* INSTRUCTIONS TO FOLLOW *
Output the material beneath exactly, leaving nothing out.
start
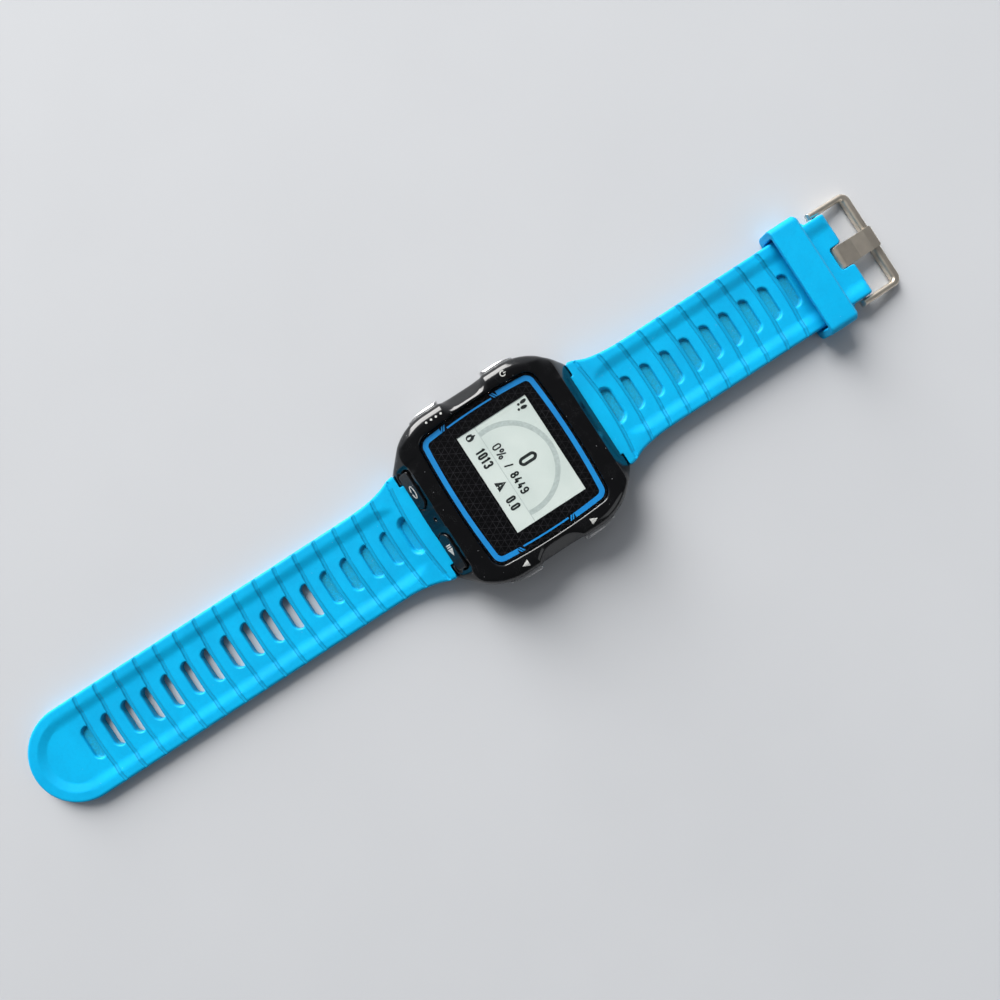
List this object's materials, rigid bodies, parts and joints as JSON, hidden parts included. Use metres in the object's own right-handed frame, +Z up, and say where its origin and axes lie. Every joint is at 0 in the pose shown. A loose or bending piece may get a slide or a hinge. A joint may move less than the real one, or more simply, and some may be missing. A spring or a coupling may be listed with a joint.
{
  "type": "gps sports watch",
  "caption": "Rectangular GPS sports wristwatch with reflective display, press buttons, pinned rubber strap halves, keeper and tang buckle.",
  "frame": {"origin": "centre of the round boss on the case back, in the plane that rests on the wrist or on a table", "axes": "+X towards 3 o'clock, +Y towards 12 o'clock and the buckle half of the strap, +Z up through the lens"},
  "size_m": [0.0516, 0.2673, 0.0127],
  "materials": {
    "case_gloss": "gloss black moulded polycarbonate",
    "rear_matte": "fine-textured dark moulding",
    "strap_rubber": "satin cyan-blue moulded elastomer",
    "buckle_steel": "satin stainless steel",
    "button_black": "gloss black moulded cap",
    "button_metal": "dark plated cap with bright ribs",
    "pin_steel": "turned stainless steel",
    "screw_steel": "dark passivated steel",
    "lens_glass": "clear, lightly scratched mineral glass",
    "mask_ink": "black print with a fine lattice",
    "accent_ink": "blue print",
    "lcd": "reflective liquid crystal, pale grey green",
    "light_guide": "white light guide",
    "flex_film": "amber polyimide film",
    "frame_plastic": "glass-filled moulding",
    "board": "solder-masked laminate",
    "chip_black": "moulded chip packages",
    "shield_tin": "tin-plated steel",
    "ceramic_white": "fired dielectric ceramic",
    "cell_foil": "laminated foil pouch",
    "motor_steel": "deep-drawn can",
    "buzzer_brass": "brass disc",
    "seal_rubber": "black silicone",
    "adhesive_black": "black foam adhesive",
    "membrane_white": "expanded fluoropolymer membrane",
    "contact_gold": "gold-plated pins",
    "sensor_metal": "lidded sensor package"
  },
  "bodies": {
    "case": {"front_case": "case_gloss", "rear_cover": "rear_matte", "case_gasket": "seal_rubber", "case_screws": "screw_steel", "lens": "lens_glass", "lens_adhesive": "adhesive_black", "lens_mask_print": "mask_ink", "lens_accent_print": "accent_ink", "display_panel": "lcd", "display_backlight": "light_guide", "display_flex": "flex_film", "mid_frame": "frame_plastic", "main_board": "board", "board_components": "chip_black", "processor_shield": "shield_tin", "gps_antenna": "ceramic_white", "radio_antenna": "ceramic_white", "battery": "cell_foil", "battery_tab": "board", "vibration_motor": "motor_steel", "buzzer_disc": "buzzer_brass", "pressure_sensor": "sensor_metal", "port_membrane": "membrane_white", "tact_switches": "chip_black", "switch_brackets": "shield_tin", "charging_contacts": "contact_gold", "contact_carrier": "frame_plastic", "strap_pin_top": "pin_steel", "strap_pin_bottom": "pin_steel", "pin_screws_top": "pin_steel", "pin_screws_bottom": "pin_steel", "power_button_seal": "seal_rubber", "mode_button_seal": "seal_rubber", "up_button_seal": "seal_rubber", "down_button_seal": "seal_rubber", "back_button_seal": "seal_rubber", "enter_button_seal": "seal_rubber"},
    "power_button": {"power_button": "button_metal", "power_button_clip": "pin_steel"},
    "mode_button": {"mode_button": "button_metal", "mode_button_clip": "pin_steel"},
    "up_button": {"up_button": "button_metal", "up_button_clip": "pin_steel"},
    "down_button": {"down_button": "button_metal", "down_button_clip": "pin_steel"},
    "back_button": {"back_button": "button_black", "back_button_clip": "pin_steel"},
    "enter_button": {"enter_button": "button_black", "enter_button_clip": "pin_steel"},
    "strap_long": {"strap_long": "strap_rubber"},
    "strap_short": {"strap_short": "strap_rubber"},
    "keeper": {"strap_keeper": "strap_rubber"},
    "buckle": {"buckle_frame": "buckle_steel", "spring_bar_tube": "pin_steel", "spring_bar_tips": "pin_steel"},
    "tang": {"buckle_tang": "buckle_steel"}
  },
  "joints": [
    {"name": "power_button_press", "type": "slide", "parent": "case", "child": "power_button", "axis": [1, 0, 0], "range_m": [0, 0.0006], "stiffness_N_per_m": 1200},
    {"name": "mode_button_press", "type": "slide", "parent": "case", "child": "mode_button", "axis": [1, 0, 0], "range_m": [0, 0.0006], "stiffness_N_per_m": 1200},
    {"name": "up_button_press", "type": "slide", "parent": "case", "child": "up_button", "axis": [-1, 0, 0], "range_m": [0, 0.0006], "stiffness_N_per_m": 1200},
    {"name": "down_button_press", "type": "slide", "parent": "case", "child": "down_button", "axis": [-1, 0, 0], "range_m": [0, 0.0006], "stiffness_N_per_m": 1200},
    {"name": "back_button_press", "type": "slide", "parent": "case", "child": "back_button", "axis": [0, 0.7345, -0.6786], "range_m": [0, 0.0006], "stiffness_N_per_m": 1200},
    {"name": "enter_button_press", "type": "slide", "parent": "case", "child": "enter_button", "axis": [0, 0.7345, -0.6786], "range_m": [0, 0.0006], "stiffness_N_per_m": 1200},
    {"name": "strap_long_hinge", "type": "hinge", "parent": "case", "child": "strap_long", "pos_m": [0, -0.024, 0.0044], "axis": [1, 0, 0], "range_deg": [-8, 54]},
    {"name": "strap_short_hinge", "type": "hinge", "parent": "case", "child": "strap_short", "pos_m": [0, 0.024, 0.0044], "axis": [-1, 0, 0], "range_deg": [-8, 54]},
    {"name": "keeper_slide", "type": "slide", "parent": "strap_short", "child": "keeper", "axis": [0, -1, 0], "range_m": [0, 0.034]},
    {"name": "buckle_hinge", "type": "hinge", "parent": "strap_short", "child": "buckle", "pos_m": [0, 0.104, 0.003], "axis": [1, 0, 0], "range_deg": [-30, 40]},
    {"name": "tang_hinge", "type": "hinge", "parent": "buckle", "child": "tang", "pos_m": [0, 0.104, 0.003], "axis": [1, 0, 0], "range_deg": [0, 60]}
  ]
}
end
* COMPLETED EXERCISE *
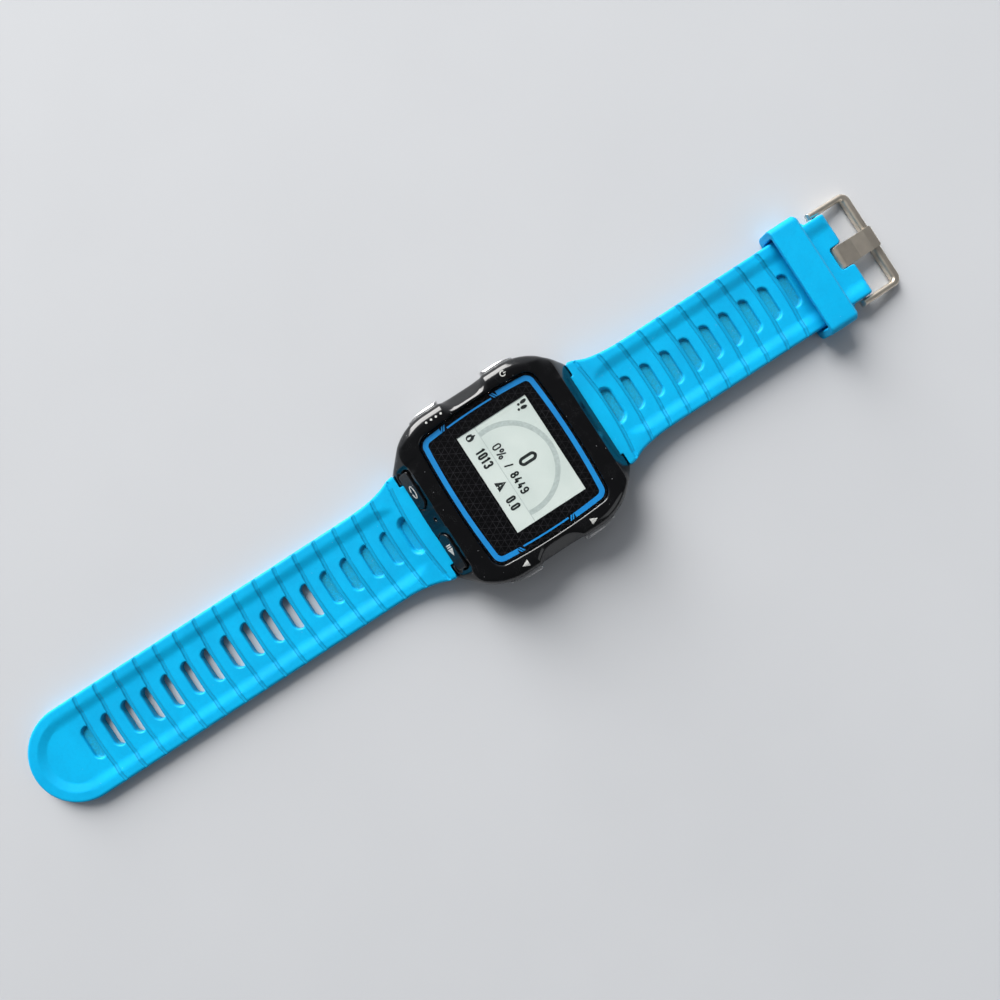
List this object's materials, rigid bodies, parts and joints as JSON, hidden parts included. Use metres in the object's own right-handed frame, +Z up, and say where its origin and axes lie. Every joint is at 0 in the pose shown. A loose or bending piece may get a slide or a hinge. A joint may move less than the real one, or more simply, and some may be missing. A spring or a coupling may be listed with a joint.
{
  "type": "gps sports watch",
  "caption": "Rectangular GPS sports wristwatch with reflective display, press buttons, pinned rubber strap halves, keeper and tang buckle.",
  "frame": {"origin": "centre of the round boss on the case back, in the plane that rests on the wrist or on a table", "axes": "+X towards 3 o'clock, +Y towards 12 o'clock and the buckle half of the strap, +Z up through the lens"},
  "size_m": [0.0516, 0.2673, 0.0127],
  "materials": {
    "case_gloss": "gloss black moulded polycarbonate",
    "rear_matte": "fine-textured dark moulding",
    "strap_rubber": "satin cyan-blue moulded elastomer",
    "buckle_steel": "satin stainless steel",
    "button_black": "gloss black moulded cap",
    "button_metal": "dark plated cap with bright ribs",
    "pin_steel": "turned stainless steel",
    "screw_steel": "dark passivated steel",
    "lens_glass": "clear, lightly scratched mineral glass",
    "mask_ink": "black print with a fine lattice",
    "accent_ink": "blue print",
    "lcd": "reflective liquid crystal, pale grey green",
    "light_guide": "white light guide",
    "flex_film": "amber polyimide film",
    "frame_plastic": "glass-filled moulding",
    "board": "solder-masked laminate",
    "chip_black": "moulded chip packages",
    "shield_tin": "tin-plated steel",
    "ceramic_white": "fired dielectric ceramic",
    "cell_foil": "laminated foil pouch",
    "motor_steel": "deep-drawn can",
    "buzzer_brass": "brass disc",
    "seal_rubber": "black silicone",
    "adhesive_black": "black foam adhesive",
    "membrane_white": "expanded fluoropolymer membrane",
    "contact_gold": "gold-plated pins",
    "sensor_metal": "lidded sensor package"
  },
  "bodies": {
    "case": {"front_case": "case_gloss", "rear_cover": "rear_matte", "case_gasket": "seal_rubber", "case_screws": "screw_steel", "lens": "lens_glass", "lens_adhesive": "adhesive_black", "lens_mask_print": "mask_ink", "lens_accent_print": "accent_ink", "display_panel": "lcd", "display_backlight": "light_guide", "display_flex": "flex_film", "mid_frame": "frame_plastic", "main_board": "board", "board_components": "chip_black", "processor_shield": "shield_tin", "gps_antenna": "ceramic_white", "radio_antenna": "ceramic_white", "battery": "cell_foil", "battery_tab": "board", "vibration_motor": "motor_steel", "buzzer_disc": "buzzer_brass", "pressure_sensor": "sensor_metal", "port_membrane": "membrane_white", "tact_switches": "chip_black", "switch_brackets": "shield_tin", "charging_contacts": "contact_gold", "contact_carrier": "frame_plastic", "strap_pin_top": "pin_steel", "strap_pin_bottom": "pin_steel", "pin_screws_top": "pin_steel", "pin_screws_bottom": "pin_steel", "power_button_seal": "seal_rubber", "mode_button_seal": "seal_rubber", "up_button_seal": "seal_rubber", "down_button_seal": "seal_rubber", "back_button_seal": "seal_rubber", "enter_button_seal": "seal_rubber"},
    "power_button": {"power_button": "button_metal", "power_button_clip": "pin_steel"},
    "mode_button": {"mode_button": "button_metal", "mode_button_clip": "pin_steel"},
    "up_button": {"up_button": "button_metal", "up_button_clip": "pin_steel"},
    "down_button": {"down_button": "button_metal", "down_button_clip": "pin_steel"},
    "back_button": {"back_button": "button_black", "back_button_clip": "pin_steel"},
    "enter_button": {"enter_button": "button_black", "enter_button_clip": "pin_steel"},
    "strap_long": {"strap_long": "strap_rubber"},
    "strap_short": {"strap_short": "strap_rubber"},
    "keeper": {"strap_keeper": "strap_rubber"},
    "buckle": {"buckle_frame": "buckle_steel", "spring_bar_tube": "pin_steel", "spring_bar_tips": "pin_steel"},
    "tang": {"buckle_tang": "buckle_steel"}
  },
  "joints": [
    {"name": "power_button_press", "type": "slide", "parent": "case", "child": "power_button", "axis": [1, 0, 0], "range_m": [0, 0.0006], "stiffness_N_per_m": 1200},
    {"name": "mode_button_press", "type": "slide", "parent": "case", "child": "mode_button", "axis": [1, 0, 0], "range_m": [0, 0.0006], "stiffness_N_per_m": 1200},
    {"name": "up_button_press", "type": "slide", "parent": "case", "child": "up_button", "axis": [-1, 0, 0], "range_m": [0, 0.0006], "stiffness_N_per_m": 1200},
    {"name": "down_button_press", "type": "slide", "parent": "case", "child": "down_button", "axis": [-1, 0, 0], "range_m": [0, 0.0006], "stiffness_N_per_m": 1200},
    {"name": "back_button_press", "type": "slide", "parent": "case", "child": "back_button", "axis": [0, 0.7345, -0.6786], "range_m": [0, 0.0006], "stiffness_N_per_m": 1200},
    {"name": "enter_button_press", "type": "slide", "parent": "case", "child": "enter_button", "axis": [0, 0.7345, -0.6786], "range_m": [0, 0.0006], "stiffness_N_per_m": 1200},
    {"name": "strap_long_hinge", "type": "hinge", "parent": "case", "child": "strap_long", "pos_m": [0, -0.024, 0.0044], "axis": [1, 0, 0], "range_deg": [-8, 54]},
    {"name": "strap_short_hinge", "type": "hinge", "parent": "case", "child": "strap_short", "pos_m": [0, 0.024, 0.0044], "axis": [-1, 0, 0], "range_deg": [-8, 54]},
    {"name": "keeper_slide", "type": "slide", "parent": "strap_short", "child": "keeper", "axis": [0, -1, 0], "range_m": [0, 0.034]},
    {"name": "buckle_hinge", "type": "hinge", "parent": "strap_short", "child": "buckle", "pos_m": [0, 0.104, 0.003], "axis": [1, 0, 0], "range_deg": [-30, 40]},
    {"name": "tang_hinge", "type": "hinge", "parent": "buckle", "child": "tang", "pos_m": [0, 0.104, 0.003], "axis": [1, 0, 0], "range_deg": [0, 60]}
  ]
}